[Virginia Woolf, Las
mujeres y la literatura, trad.: Marta Gámez y Violeta Sánchez, Miguel Gómez
Ediciones, 2017, págs. 169]
Con Virginia Woolf conviene empezar por el
principio. La literatura es andrógina: no se reconoce ni en los supuestos
rasgos de un sexo ni en los del otro, por limitarnos a los dos establecidos por
las taxonomías convencionales. Uno de ellos, el sexo masculino, ha dominado la
literatura desde que existe con su poder y energía. El femenino, en cambio, por
más que haya tenido representantes de altísimo nivel desde la antigüedad (Safo),
se ha visto obligado a ocupar una posición subalterna en un escenario habitado
por musas que inspiran el genio viril, pero no pueden expresarse por sí mismas.
La androginia de la literatura la reconocía Virginia Woolf sin ambages, citando
al poeta Coleridge como autoridad, en su célebre libro “Una habitación propia”
y, sobre todo, en la sublime novela “Orlando”.
En el equívoco juego entre las partes femeninas
y masculinas del psiquismo humano, que es donde Woolf detecta el problema de la
identidad sexual, la literatura se presenta como un arte esencial: en la
constitución hermafrodita de la mente del escritor, con independencia de su
sexo real, la faceta femenina domina y la masculina se somete. Podría decirse
incluso, forzando al límite la maliciosa ironía de Woolf, que la historia de la
literatura ha sido tiranizada por hombres que actuaban como mujeres al precio
de marginar a mujeres que competían con ellos por el prestigio cultural obtenido
con el manejo de la pluma.
En este sentido, Woolf no es solo la primera
escritora feminista con conciencia de tal, sino una loba temible de las ideas revolucionarias
envuelta en una piel de cordero socialmente aceptable. Con estilo satírico,
Woolf critica los valores patriarcales del medio literario y, de forma
simultánea, los valores tradicionales del sistema social que impiden a las
mujeres adquirir la educación y la formación necesarias para expresarse y vivir
con libertad. Woolf se atreve a enfrentarse a sus fantasmas y deseos, y a los fantasmas
íntimos que cohíben la mente femenina, con objeto de que las mujeres puedan
hablar como tales en un lenguaje propio que no sea el de los hombres.

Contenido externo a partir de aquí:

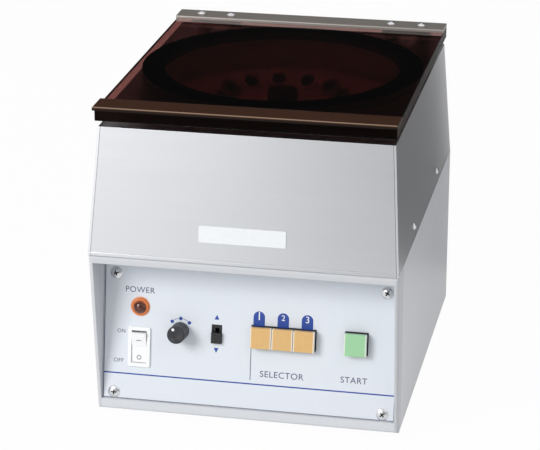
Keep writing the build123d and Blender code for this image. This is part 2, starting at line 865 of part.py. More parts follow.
def button_plunger(x, s, width):
    skirt = panel_block(x, s, width, width, -button_skirt, button_depth - button_cap)
    stem_end = -button_skirt - button_stem_length
    return skirt + panel_block(x, s, button_stem, button_stem, stem_end, 0)


def button_lens(x, s, width):
    cap = rounded_plate(width, width, 0.7, button_cap)
    return panel_plane * Pos(x, s, button_depth - button_cap) * cap


# Lid, its seal and its hinges

def lid_holes():
    return [post(x, lid_screw_y, seam_z, strip_top_z + 9, lid_screw_radius + hole_gap)
            for x in lid_screws_at]


def lid_plate():
    half = lid_width / 2
    plate = block(-half, half, lid_front_y, lid_back_y, lid_z, lid_top_z)
    plate = chamfer(plate.edges(), 0.4)
    for hole in lid_holes():
        plate -= hole
    return plate


def lid_lip():
    half = lip_width / 2
    lip = block(-half, half, lip_front_y, lip_back_y, lid_top_z, lid_top_z + lip_thickness)
    return chamfer(lip.edges().group_by(Axis.Z)[-1], lip_chamfer)


def lid_gasket():
    return ring(0, chamber_y, deck_z + gasket_clearance, lid_z, gasket_outer, gasket_inner)


def hinge_strip():
    half = lid_width / 2
    leg_y = lid_back_y + strip_leg
    strip = block(-half, half, strip_front_y, leg_y, lid_top_z, strip_top_z)
    strip += block(-half, half, lid_back_y, leg_y, lid_z, strip_top_z)
    top_edges = strip.edges().filter_by(Axis.X).group_by(Axis.Z)[-1]
    strip = fillet(top_edges, 1.0)
    for hole in lid_holes():
        strip -= hole
    return strip


def lid_screws():
    screws = []
    for x in lid_screws_at:
        head = Pos(x, lid_screw_y, strip_top_z) * dome_head(lid_head_radius, lid_head_height)
        low = lid_z - hinge_leaf
        shank = post(x, lid_screw_y, low - 2.6, strip_top_z, lid_screw_radius)
        nut = Pos(x, lid_screw_y, low - 2.4) * extrude(RegularPolygon(4.0, 6), 2.4)
        screws.append(head + shank + nut)
    return joined(screws)


def knuckle(x0, x1, bore):
    barrel = Cylinder(knuckle_radius, x1 - x0) - Cylinder(bore, x1 - x0 + 2)
    return Pos((x0 + x1) / 2, hinge_y, hinge_z) * Rot(0, 90, 0) * barrel


def hinge_leaves():
    leaves = []
    for x in hinges_at:
        half = hinge_width / 2
        inner = knuckle_middle / 2 - fit_gap
        leaf_y = hinge_y - knuckle_radius - 2 * fit_gap
        leaf = block(x - half, x + half, leaf_front_y, leaf_y, lid_z - hinge_leaf, lid_z)
        for hole in lid_holes():
            leaf -= hole
        tongue = block(x - inner, x + inner, leaf_y - 1, hinge_y, lid_z - hinge_leaf, lid_z)
        barrel = Pos(x, hinge_y, hinge_z) * Rot(0, 90, 0) * Cylinder(knuckle_radius, 2 * inner)
        bore = Pos(x, hinge_y, hinge_z) * Rot(0, 90, 0) * Cylinder(hinge_pin_radius + running_gap, 60)
        leaves.append(leaf + tongue + barrel - bore)
    return joined(leaves)


def hinge_brackets():
    """The fixed halves, screwed to the back of the cover, with a knuckle on each side."""
    brackets = []
    low = deck_z - bracket_drop
    high = deck_z - 3
    plate = [
        (cover_back_y(low), low),
        (cover_back_y(high), high),
        (hinge_y - knuckle_radius, hinge_z - 1),
        (hinge_y, hinge_z),
        (hinge_y + knuckle_radius * cos(radians(30)), hinge_z - knuckle_radius / 2),
        (cover_back_y(high) + hinge_leaf, high - 4),
        (cover_back_y(low) + hinge_leaf, low),
    ]
    for x in hinges_at:
        half = hinge_width / 2
        middle = knuckle_middle / 2
        bracket = side_prism(plate, x - half, x + half)
        bracket -= block(x - middle, x + middle, hinge_y - 9, hinge_y + 9, high - 2, deck_z + 30)
        for side in both(1):
            ends = sorted((x + side * middle, x + side * half))
            bracket += knuckle(ends[0], ends[1], 0.1)
        bracket -= Pos(x, hinge_y, hinge_z) * Rot(0, 90, 0) * Cylinder(hinge_pin_radius, 60)
        for dx in both(hinge_width / 3):
            bracket -= bracket_screw_hole(x + dx)
        brackets.append(bracket)
    return joined(brackets)


def hinge_pins():
    pin = Rot(0, 90, 0) * Cylinder(hinge_pin_radius, hinge_width)
    return joined(Pos(x, hinge_y, hinge_z) * pin for x in hinges_at)


def bracket_screws():
    thickness = hinge_leaf * cos(atan(cover_back_lean / cover_height))
    screw = Pos(0, 0, thickness) * dome_head(3.4, 1.6)
    screw += Pos(0, 0, thickness - 4) * Cylinder(lid_screw_radius, 8)
    return joined(bracket_screw_place(x + dx) * screw for x in hinges_at
                  for dx in both(hinge_width / 3))


# Mains inlet, fuse, transformer, capacitor and control board

def power_inlet():
    back = half_depth
    body = block(
        inlet_x - inlet_width / 2, inlet_x + inlet_width / 2, back - inlet_depth, back,
        inlet_z - inlet_height / 2, inlet_z + inlet_height / 2,
    )
    body += block(
        inlet_x - inlet_flange_width / 2, inlet_x + inlet_flange_width / 2, back, back + 2.4,
        inlet_z - inlet_flange_height / 2, inlet_z + inlet_flange_height / 2,
    )
    body -= block(
        inlet_x - socket_width / 2, inlet_x + socket_width / 2, back - socket_depth, back + 9,
        inlet_z - socket_height / 2, inlet_z + socket_height / 2,
    )
    for dx, dz in ((-7, -2), (0, 2.2), (7, -2)):
        body += block(inlet_x + dx - 1, inlet_x + dx + 1, back - socket_depth - 1, back - 5,
                      inlet_z + dz - 2, inlet_z + dz + 2)
    for dx in both(inlet_screw_pitch / 2):
        hole = Rot(90, 0, 0) * Cylinder(inlet_screw_radius + hole_gap, 30)
        body -= Pos(inlet_x + dx, back, inlet_z) * hole
    return body


def inlet_screws():
    screws = []
    for dx in both(inlet_screw_pitch / 2):
        screw = dome_head(2.8, 1.5) - Pos(0, 0, 1.5) * cross_recess(2.6, 0.9)
        screw += Pos(0, 0, -4) * Cylinder(inlet_screw_radius, 8)
        screws.append(Pos(inlet_x + dx, half_depth + 2.4, inlet_z) * Rot(-90, 0, 0) * screw)
    return joined(screws)


def fuse_holder():
    half = fuse_body_length / 2
    body = Cylinder(fuse_radius, fuse_body_length)
    cap = Pos(0, 0, half + fuse_cap_length / 2) * Cylinder(fuse_cap_radius, fuse_cap_length)
    cap = fillet(cap.edges().group_by(Axis.Z)[-1], 1.0)
    slot = Pos(0, 0, half + fuse_cap_length) * Box(1.4, 9, 2.4)
    return Pos(fuse_x, half_depth - half, inlet_z) * Rot(-90, 0, 0) * (body + cap - slot)


def transformer():
    x, y, z = transformer_x, transformer_y, base_top_z
    half_core, half_coil = core_width / 2, winding_width / 2
    core = block(x - half_core, x + half_core, y - core_depth / 2, y + core_depth / 2, z, z + core_height)
    core -= block(x - half_coil, x + half_coil, y - core_depth, y + core_depth,
                  z + winding_low, z + winding_high)
    winding = block(x - half_coil, x + half_coil, y - winding_depth / 2, y + winding_depth / 2,
                    z + winding_low, z + winding_high)
    return joined([core, winding])


def motor_capacitor():
    top = base_top_z + capacitor_height
    return post(-transformer_x, transformer_y, base_top_z, top, capacitor_radius)


def board_standoffs():
    return joined(post(x, y, base_top_z, board_z, standoff_radius) for x, y in standoffs_at)


def control_board():
    """The circuit board, with its relays, capacitors and terminal strip."""
    half = board_width / 2
    top = board_z + board_sheet
    board = block(-half, half, board_y - board_depth / 2, board_y + board_depth / 2, board_z, top)
    relays = []
    for n in range(3):
        x = relay_x + relay_pitch * n
        relays.append(block(x - relay_width / 2, x + relay_width / 2, board_y - relay_front,
                            board_y + relay_back, top, top + relay_height))
    cans = [post(x, board_y, top, top + can_height, can_radius) for x in (0, can_pitch)]
    terminals = block(terminal_x, terminal_x + terminal_width, board_y + terminal_front,
                      board_y + terminal_back, top, top + terminal_height)
    return joined([board, *relays, *cans, terminals])


def nameplate():
    """A blank label plate on the front of the cover."""
    slope = atan(cover_front_lean / cover_height)
    plane = Plane(
        origin=(0, -half_depth, seam_z), x_dir=(1, 0, 0), z_dir=(0, -cos(slope), sin(slope)),
    )
    plate = rounded_plate(nameplate_width, nameplate_height, 1.0, nameplate_thickness)
    return plane * Pos(0, nameplate_rise, 0) * plate


# All the sub-parts, by name

parts = {
    "lower_case": lower_case(),
    "base_plate": base_plate(),
    "rubber_feet": rubber_feet(),
    "foot_screws": foot_screws(),
    "stainless_cover": stainless_cover(),
    "cover_screws": cover_screws(),
    "nameplate": nameplate(),
    "chamber_bowl": chamber_bowl(),
    "bowl_boot": bowl_boot(),
    "mount_pillars": mount_pillars(),
    "rubber_isolators": rubber_isolators(),
    "motor_mount_plate": motor_mount_plate(),
    "mount_bolts": mount_bolts(),
    "motor_can": motor_can(),
    "motor_upper_bell": upper_bell(),
    "motor_lower_bell": lower_bell(),
    "motor_bearings": bearings(),
    "motor_stator": stator(),
    "motor_armature": armature(),
    "drive_shaft": drive_shaft(),
    "rotor_disc": rotor_disc(),
    "tube_shields": joined(tube_shield(number) for number in range(rotor_places)),
    "shield_cushions": shield_cushions(),
    "rotor_knob": rotor_knob(),
    "control_panel": control_panel(),
    "panel_screws": panel_screws(),
    "power_lamp": power_lamp(),
    "lamp_holder": lamp_holder(),
    "rocker_switch": rocker_switch(),
    "power_rocker": power_rocker(),
    "rotary_switch": rotary_switch(),
    "mode_knob": mode_knob(),
    "slide_switch": slide_switch(),
    "slide_knob": slide_knob(),
    "selector_switch_bank": selector_switch_bank(),
    "start_switch": start_switch(),
    "start_plunger": button_plunger(start_x, start_s, start_width),
    "start_button": button_lens(start_x, start_s, start_width),
    "lid_plate": lid_plate(),
    "lid_lip": lid_lip(),
    "lid_gasket": lid_gasket(),
    "hinge_strip": hinge_strip(),
    "lid_screws": lid_screws(),
    "hinge_leaves": hinge_leaves(),
    "hinge_brackets": hinge_brackets(),
    "hinge_pins": hinge_pins(),
    "bracket_screws": bracket_screws(),
    "power_inlet": power_inlet(),
    "inlet_screws": inlet_screws(),
    "fuse_holder": fuse_holder(),
    "transformer": transformer(),
    "motor_capacitor": motor_capacitor(),
    "board_standoffs": board_standoffs(),
    "control_board": control_board(),
}
for number, x in enumerate(selectors_at, start=1):
    parts[f"selector_plunger_{number}"] = button_plunger(x, selector_s, button_width)
    parts[f"selector_button_{number}"] = button_lens(x, selector_s, button_width)

os.makedirs("parts", exist_ok=True)
for name, part in parts.items():
    export_step(Pos(0, -rear_overhang / 2, 0) * part, f"parts/{name}.step")
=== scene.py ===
import json
from math import atan, cos, pi, radians, sin

import bmesh
import bpy
from bpy.props import FloatProperty, FloatVectorProperty, PointerProperty
from mathutils import Matrix, Vector


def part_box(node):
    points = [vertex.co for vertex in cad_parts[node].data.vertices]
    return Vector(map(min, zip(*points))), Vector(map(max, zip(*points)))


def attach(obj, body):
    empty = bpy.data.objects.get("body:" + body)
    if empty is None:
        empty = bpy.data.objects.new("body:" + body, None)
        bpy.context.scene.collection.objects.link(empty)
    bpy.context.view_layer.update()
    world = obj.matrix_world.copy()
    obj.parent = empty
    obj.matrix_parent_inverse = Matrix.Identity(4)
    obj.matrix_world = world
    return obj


# A bench centrifuge: a painted case with a sloping control panel, a stainless upper cover and a
# smoked lid.
# Lengths are metres in the frame's axes: the front faces -Y, and z = 0 is the bench top.

bl_info = {
    "name": "Bench centrifuge looks",
    "version": (1, 0, 0),
    "blender": (4, 5, 0),
    "location": "3D View > Sidebar > Centrifuge",
    "description": "Finishes, panel print, seals and studio for a bench centrifuge",
    "category": "Object",
}

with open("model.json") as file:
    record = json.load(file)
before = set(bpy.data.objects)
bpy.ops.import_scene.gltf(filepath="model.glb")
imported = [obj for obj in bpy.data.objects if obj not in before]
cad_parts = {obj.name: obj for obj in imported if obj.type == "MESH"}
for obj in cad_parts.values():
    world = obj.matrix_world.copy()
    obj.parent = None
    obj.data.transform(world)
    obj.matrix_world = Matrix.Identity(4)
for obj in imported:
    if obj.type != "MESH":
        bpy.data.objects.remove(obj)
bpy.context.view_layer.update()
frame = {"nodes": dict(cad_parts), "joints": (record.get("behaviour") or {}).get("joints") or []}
nodes = frame["nodes"]
MM = 0.001

# The Mix node's colour sockets share their names with others, so they are found by number.
MIX_FACTOR, MIX_A, MIX_B, MIX_RESULT = 0, 6, 7, 2


def sized(name, description, default, low=0.0, high=10.0):
    """A length in metres that a user may change."""
    return FloatProperty(name=name, description=description, default=default, min=low, max=high,
                         unit="LENGTH", subtype="DISTANCE", precision=5)


def tinted(name, description, default):
    """A colour that a user may change."""
    return FloatVectorProperty(name=name, description=description, default=default, size=3, min=0.0,
                               max=1.0, subtype="COLOR")


def amount(name, description, default, high):
    """A plain number, from nothing to its highest value."""
    return FloatProperty(name=name, description=description, default=default, min=0.0, max=high)


class CentrifugeColours(bpy.types.PropertyGroup):
    """The colours of the finishes."""
    case_paint: tinted("Case paint", "Enamel of the lower case", (0.72, 0.735, 0.765))
    panel_paint: tinted("Panel paint", "Enamel of the control panel", (0.76, 0.80, 0.855))
    stainless: tinted("Stainless", "Brushed sheet of the upper cover", (0.69, 0.70, 0.725))
    acrylic: tinted("Smoked acrylic", "What the lid lets through", (0.25, 0.092, 0.082))
    lip: tinted("Front lip", "The strip along the front of the lid", (0.045, 0.017, 0.008))
    print_ink: tinted("Print", "Blue ink of the panel print", (0.018, 0.06, 0.32))
    text_ink: tinted("Lettering", "Grey-blue ink of the panel lettering", (0.045, 0.055, 0.13))
    orange_lens: tinted("Orange buttons", "Lenses of the selector buttons", (0.74, 0.47, 0.19))
    green_lens: tinted("Green button", "Lens of the start button", (0.36, 0.66, 0.38))
    amber_lens: tinted("Power lamp", "Lens of the power lamp", (0.22, 0.035, 0.012))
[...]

Este precioso libro incluye los ensayos más
inteligentes de Woolf sobre el papel de las mujeres en la literatura y la vida,
analizando en cada uno de ellos las trabas o traumas que bloquean el acceso a
la plenitud de la mujer, escritora o no. Como Woolf sabía bien, de nada sirve
liberar a las escritoras si no se hace lo mismo con las lectoras, receptoras en
el fondo de ese supremo acto de libertad simbólica que entraña la escritura.

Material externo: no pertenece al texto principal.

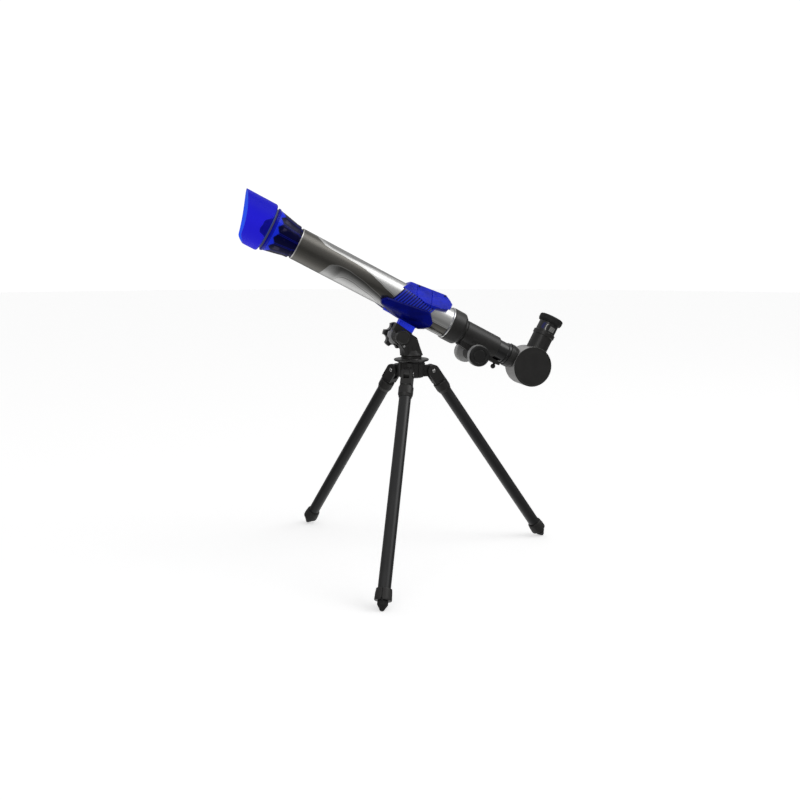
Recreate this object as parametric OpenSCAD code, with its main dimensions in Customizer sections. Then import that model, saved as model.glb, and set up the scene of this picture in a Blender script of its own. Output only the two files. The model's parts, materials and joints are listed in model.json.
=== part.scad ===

Pero por más que sus elogios se dirijan a escritoras
decimonónicas como Jane Austen, Emily Brontë, Christina Rossetti o George
Eliot, no es hasta el siglo XX cuando Woolf halla una colega coetánea capaz de
resolver la paradójica ecuación de la escritura femenina. Se trata de la gran
novelista Dorothy Richardson, a quien con agudo sentido crítico Woolf atribuye
la invención de la “oración psicológica del género femenino”: “Es la oración de
una mujer, pero solo porque se utiliza para describir la mente de una mujer por
parte de una escritora que no se siente orgullosa ni tiene miedo de lo que
pueda descubrir en la psicología de su
sexo”. Sin embargo, es preocupante que Woolf, para
ampliar su canon literario hacia géneros menos elitistas, no incluya entre sus
escritoras de elección a la genial Mary Shelley, autora de “Frankenstein”, aunque
sí examine con complicidad el heroísmo vital e intelectual de su madre, la
pensadora ilustrada Mary Wollstonecraft.
En suma, no hay mejor metáfora de la necesidad
de libertad de la mujer, ni mayor exigencia moral para la sociedad, que
concederle un territorio donde se suspendan las obligaciones culturales,
sexuales y conyugales impuestas por el patriarcado y asumidas por la mujer, como la maternidad, con
sumisión sospechosa: “Así que, si podemos hacer una predicción, las mujeres
escribirán menos pero mejores novelas, y no solo novelas, sino también poesía,
crítica e historia. Pero para estar seguros, debemos mirar hacia esa, quizás
fabulosa, edad de oro en la que la mujer tendrá aquello que le ha sido negado
durante tanto tiempo: tiempo libre, dinero y una habitación propia”.